The strike was condemned by the National Union of Journalists, the European Broadcasting Union and the International Federation of Journalists.

The united reiteration of Nato's aims and conditions in the Balkans came as allied planes stepped up the bombing campaign by attacking the previously off limits television buildings, and as the British and American governments took the lead in planning the eventual dispatch of a military force to Kosovo.

In spite of misgivings from some partners, notably Greece, whose prime minister said yesterday that prolonged bombing of Yugoslavia could turn his nation against the alliance and the US, Nato also rejected the eight-point peace proposal which emerged from a meeting in Belgrade on Thursday between President Milosevic and the Russian envoy Viktor Chernomyrdin.

The plan fell 'well short' of Nato's conditions for an end to the conflict, spokesman Jamie Shea said. The French president, Jacques Chirac, said the offer 'does not correspond to the demands of the international community'.

But Mr Chernomyrdin's initiative still seemed to have life in it yesterday, with the envoy telling journalists that talks with Nato about a possible peace plan were continuing by telephone yesterday. Russia is officially boycotting the Washington summit.

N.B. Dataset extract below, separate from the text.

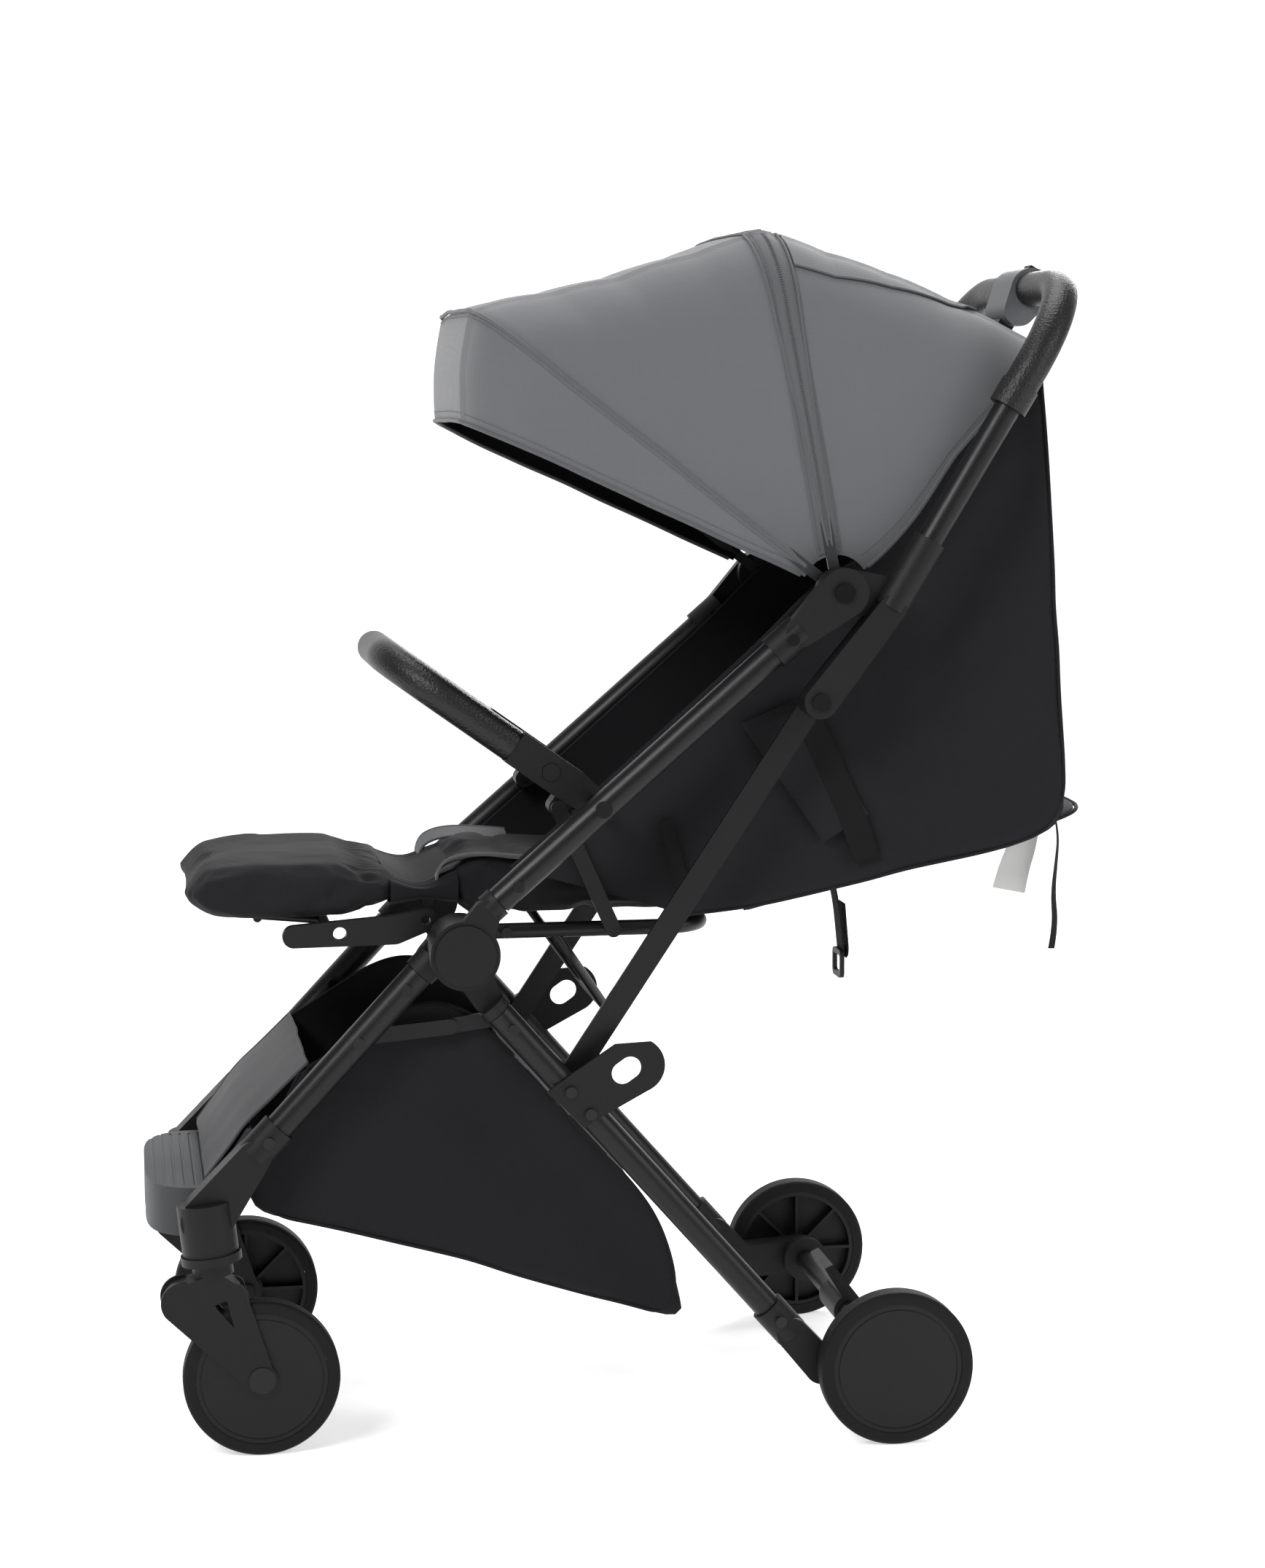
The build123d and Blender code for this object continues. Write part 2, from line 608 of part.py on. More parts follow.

With anniversary pomp and ceremony reduced to a minimum because of Kosovo, much of the behind the scenes diplomatic discussion was taken up with trying to ensure that Nato spoke with one voice on Kosovo, British and American sources confirmed. Nato leaders were briefed in closed session by the alliance's supreme commander for Europe, General Wesley Clark, who told them that Mr Milosevic was on the ropes.

A draft statement called for the intensification of the bombing and the imposition of stronger sanctions, including a tightened oil embargo, as well as reiterating conditions for Nato to stop its campaign.

'The important meeting took place on Wednesday,' said a White House source, referring to the two-hour White House meeting between Mr Clinton and Mr Blair where they agreed their summit tactics. 'The job for this weekend is to keep the coalition together at every turn.'

Mr Clinton emphasised the unity theme in his speeches at various stages of the summit yesterday. The allies were in agreement 'to stand firm in our conditions for ending it; to pursue diplomatic initiatives to meet those conditions; to increase political and economic pressure against the regime in Belgrade,' he told the opening session.

The conditions under which Nato ground forces might enter Kosovo were the principal subject of discussion at the summit's emergency discussion of Kosovo.

Mr Clinton has cautiously begun to speak of the possibility of an international force moving into Kosovo, without Mr Milosevic's approval.